The difference between them is that she’ll leave his life kicking and screaming while he’ll just leave. He doesn’t care enough to have the level of trauma and anger Zhenya has towards the world because he can’t relate to it. Unfortunately for Zhenya, a four-hour drive can only take so much anger as the scene ends with Boris pulling over on the empty highway while it’s still dark out. He forces her out of the car and abandons her.

The cinematography is amazing in this scene and every other. Loveless is filmed in very bleak snowy environments and the surroundings symbolize the characters. The score reminds me of a tik-tok clock ringing the same sound repeatedly because everything is now ruined for everyone.
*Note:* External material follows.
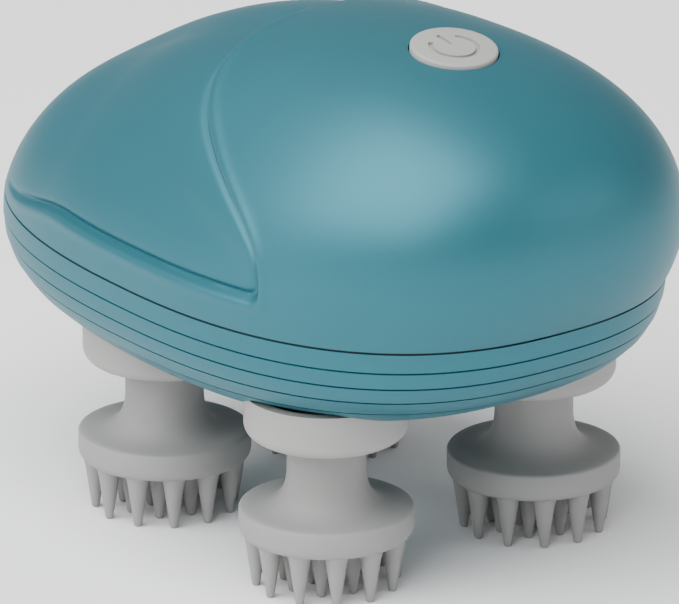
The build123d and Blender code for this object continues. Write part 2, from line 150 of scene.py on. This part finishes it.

Loveless also deals with how petty our world has become. The only time you really see any smiles (Aside from Zhenya when she’s with Anton) is when Zhenya and other women take selfies. Throughout Loveless, you’ll see young women taking selfies. It may be sexist that men aren’t included in exposure to this realistic propaganda (Because some may feel it makes women look bad) but this is beside the point. The point is that with everything else going on in Loveless, you get a real glimpse at what people really care about and it's all so shallow.

Zhenya has found a future with Anton but that future doesn’t take away her trauma. It simply allows her to start fresh. She will always be broken. The sincerity of her hatred has already ripped out everything inside her. Loveless isn’t about her unraveling, it’s about how the unraveling has already taken place. Zhenya’s animosity towards others comes from her own self-hatred. She absolutely hates herself, her mother made her feel disgusted about herself. If she doesn’t hate Boris or Alyosha, she’ll have to acknowledge hatred of herself, and that for her is suicide. She doesn’t know how to be happy because she’s never been.

“I want to be happy so badly,” she tells Anton at one point. Anton is very kind and gentle and she’s never had that before. Their sex life is very full and in a very creepy but real way, he’s like a father figure to her. She never had a father and she sees one in this older man she’s starting a future with. Spivak has given one of the decade’s best performances in her portrayal of Zhenya. I may never see her in anything ever again and yet, Zhenya will stay with me for life. That’s what it means to be haunted. That’s the essence of a truly flawless performance.

Loveless is a film no one will enjoy watching but it’s so important and psychologically educational, I have to recommend it. Loveless is a brutally evil film about parental neglect, self-hatred, exhaustion, and lovelessness. One may ask what the point of the film was. I don’t know, you tell me. Many people these days ask how we got here and why many of us treat each other the way we do. I found Loveless to be one out of many answers to those questions. How can governments obtain enough love of their countries to make them better when many of us with less responsibility can’t even find a drop of blood in our hearts to love ourselves?